Hay una mujer sentada en la terraza de un café en la colonia Roma. Los pisos del lugar son de madera, los techos también. Una música tranquila se escucha desde la acera. Huele a harina cocinándose. Ella: pantalones grises, botas negras, uñas sin pintar y mirada encendida. Tiene las piernas cruzadas y escribe en un pequeño cuaderno que sacó de su bolsa. Al centro de la mesa, un florero de cristal azul con una sola flor amarilla y un cenicero que humea delatándola. Bebe algo de una taza blanca. La tarde está nublada y no da señales de tener prisa.

Pasados unos quince minutos, llega una segunda mujer y tras echar una rápida ojeada por el lugar, lentamente camina hacia la terraza y se pone de pie frente a la mesa donde, al parecer, la están esperando. La primera mujer desde su silla levanta la mirada y le regala la sonrisa más espontánea que vi en mi vida. Se levanta como impulsada por tres millones de resortes y se le cuelga del cuello en un abrazo hermoso. La invita a sentarse mientras con el brazo derecho le pide discretamente un menú al mesero.

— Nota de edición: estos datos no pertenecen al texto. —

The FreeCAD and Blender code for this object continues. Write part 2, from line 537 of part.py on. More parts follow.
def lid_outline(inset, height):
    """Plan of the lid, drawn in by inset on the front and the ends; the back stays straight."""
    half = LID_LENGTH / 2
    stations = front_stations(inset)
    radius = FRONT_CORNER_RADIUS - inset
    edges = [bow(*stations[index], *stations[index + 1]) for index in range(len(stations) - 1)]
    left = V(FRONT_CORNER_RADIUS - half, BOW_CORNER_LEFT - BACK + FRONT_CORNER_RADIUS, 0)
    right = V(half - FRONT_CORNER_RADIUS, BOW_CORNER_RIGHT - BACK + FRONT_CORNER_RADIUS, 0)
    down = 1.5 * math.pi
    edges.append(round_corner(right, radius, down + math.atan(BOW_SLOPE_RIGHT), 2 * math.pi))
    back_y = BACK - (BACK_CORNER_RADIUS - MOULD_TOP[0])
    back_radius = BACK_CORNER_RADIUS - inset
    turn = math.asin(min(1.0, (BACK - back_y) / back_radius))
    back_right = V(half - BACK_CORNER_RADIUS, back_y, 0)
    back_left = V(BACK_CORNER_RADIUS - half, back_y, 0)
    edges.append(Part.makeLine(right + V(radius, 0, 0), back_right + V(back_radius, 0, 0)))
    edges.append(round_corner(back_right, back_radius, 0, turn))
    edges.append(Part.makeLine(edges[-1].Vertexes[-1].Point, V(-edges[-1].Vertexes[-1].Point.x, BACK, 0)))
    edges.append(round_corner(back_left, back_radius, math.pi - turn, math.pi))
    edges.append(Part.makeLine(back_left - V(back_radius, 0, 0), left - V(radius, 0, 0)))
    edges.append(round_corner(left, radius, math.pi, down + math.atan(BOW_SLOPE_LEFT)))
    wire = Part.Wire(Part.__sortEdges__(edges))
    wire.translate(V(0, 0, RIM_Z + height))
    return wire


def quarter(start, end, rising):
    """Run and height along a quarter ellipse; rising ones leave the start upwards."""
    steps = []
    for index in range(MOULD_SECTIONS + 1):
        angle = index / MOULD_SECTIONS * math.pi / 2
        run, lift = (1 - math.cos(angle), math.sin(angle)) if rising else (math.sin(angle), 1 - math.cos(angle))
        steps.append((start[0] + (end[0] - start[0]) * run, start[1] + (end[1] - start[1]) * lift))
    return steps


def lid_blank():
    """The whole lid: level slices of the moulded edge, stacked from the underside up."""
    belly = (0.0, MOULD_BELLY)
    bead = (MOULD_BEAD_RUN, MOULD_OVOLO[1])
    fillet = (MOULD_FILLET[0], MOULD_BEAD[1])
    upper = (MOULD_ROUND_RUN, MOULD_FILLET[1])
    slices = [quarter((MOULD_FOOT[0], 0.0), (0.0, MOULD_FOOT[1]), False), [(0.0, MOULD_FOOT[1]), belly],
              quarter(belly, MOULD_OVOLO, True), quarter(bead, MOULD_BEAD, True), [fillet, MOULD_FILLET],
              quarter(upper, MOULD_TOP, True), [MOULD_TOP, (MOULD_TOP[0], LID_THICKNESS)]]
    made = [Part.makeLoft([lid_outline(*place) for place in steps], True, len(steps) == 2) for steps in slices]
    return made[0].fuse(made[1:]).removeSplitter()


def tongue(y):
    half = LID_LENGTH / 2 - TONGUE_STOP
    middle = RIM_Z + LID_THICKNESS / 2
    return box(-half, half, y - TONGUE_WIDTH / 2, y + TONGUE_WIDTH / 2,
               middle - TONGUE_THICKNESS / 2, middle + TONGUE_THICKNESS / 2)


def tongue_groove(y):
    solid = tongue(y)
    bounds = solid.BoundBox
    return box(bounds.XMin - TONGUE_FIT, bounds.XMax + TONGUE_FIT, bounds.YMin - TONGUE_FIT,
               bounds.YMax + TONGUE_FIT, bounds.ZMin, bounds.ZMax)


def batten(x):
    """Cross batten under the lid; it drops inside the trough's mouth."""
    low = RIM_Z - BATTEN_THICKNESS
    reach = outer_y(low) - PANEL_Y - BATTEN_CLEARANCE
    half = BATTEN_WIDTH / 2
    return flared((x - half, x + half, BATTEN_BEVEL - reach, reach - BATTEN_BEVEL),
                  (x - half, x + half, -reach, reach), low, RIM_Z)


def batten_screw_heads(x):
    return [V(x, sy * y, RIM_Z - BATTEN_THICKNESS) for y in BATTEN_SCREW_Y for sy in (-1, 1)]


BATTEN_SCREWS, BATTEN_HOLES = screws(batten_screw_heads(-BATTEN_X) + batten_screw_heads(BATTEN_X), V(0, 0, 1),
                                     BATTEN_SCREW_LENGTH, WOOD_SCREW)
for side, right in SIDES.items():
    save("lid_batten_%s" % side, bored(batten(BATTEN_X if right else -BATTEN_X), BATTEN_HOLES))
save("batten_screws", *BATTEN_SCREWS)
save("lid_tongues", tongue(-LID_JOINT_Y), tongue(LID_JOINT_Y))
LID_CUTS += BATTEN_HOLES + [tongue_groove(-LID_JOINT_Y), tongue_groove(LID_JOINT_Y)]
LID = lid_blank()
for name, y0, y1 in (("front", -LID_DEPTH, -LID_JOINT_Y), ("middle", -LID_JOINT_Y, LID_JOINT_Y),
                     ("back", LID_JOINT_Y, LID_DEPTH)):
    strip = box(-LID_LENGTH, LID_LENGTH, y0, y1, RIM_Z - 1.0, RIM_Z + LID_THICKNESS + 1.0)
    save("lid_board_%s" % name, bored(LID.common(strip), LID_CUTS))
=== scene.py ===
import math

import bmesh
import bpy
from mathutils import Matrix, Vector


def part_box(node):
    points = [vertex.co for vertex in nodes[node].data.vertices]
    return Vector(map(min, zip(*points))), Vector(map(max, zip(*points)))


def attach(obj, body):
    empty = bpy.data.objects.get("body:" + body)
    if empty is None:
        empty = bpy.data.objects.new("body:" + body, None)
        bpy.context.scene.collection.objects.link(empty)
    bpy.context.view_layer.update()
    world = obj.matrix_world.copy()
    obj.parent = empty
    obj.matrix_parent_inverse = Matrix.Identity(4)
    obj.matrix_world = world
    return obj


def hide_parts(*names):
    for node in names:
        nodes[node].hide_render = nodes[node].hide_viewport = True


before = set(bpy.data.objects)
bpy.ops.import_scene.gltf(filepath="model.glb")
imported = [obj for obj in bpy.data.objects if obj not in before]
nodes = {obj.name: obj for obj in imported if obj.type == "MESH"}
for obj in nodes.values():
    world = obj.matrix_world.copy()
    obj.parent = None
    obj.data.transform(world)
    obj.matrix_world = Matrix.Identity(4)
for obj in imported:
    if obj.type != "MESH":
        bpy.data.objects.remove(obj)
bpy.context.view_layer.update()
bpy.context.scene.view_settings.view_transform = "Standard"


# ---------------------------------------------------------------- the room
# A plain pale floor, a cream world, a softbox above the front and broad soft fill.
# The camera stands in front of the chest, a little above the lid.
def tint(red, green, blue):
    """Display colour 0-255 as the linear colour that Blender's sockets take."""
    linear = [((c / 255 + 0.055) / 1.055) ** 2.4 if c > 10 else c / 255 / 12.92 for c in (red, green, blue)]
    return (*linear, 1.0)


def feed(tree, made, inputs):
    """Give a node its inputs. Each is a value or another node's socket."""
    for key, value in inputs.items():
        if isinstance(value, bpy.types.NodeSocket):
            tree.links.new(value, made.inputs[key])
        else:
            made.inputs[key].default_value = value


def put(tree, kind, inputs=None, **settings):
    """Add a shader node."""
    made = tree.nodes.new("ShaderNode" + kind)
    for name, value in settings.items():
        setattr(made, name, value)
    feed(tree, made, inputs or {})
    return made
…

Toma asiento y finge inútilmente que acomoda sus cosas: cierra su cuaderno y pone la pluma sobre él, guarda sus cigarros, toma una cucharita, revuelve su bebida y respira profunda y disimuladamente sin beber ni una gota del contenido de la taza.

La segunda mujer se inclina hacia adelante, toma sus manos entre las suyas y le dice "tengo tanto qué decirte". La primera mujer se lleva las manos a la cara y se limpia el agua que ha comenzado a caer de sus ojos, luego la mira directamente y susurra "soy toda tuya".

..........

Hoy me hubiera gustado hablar con la que seré en diez años y que estas dos mujeres -con la década que las separa- se sentaran en la terraza de un café en la colonia Roma a decirse tanto. La escena inicial, estoy segura, hubiera sido así. 

Lo demás, no lo sé. 

Si lo supiera, ya me lo hubiera dicho.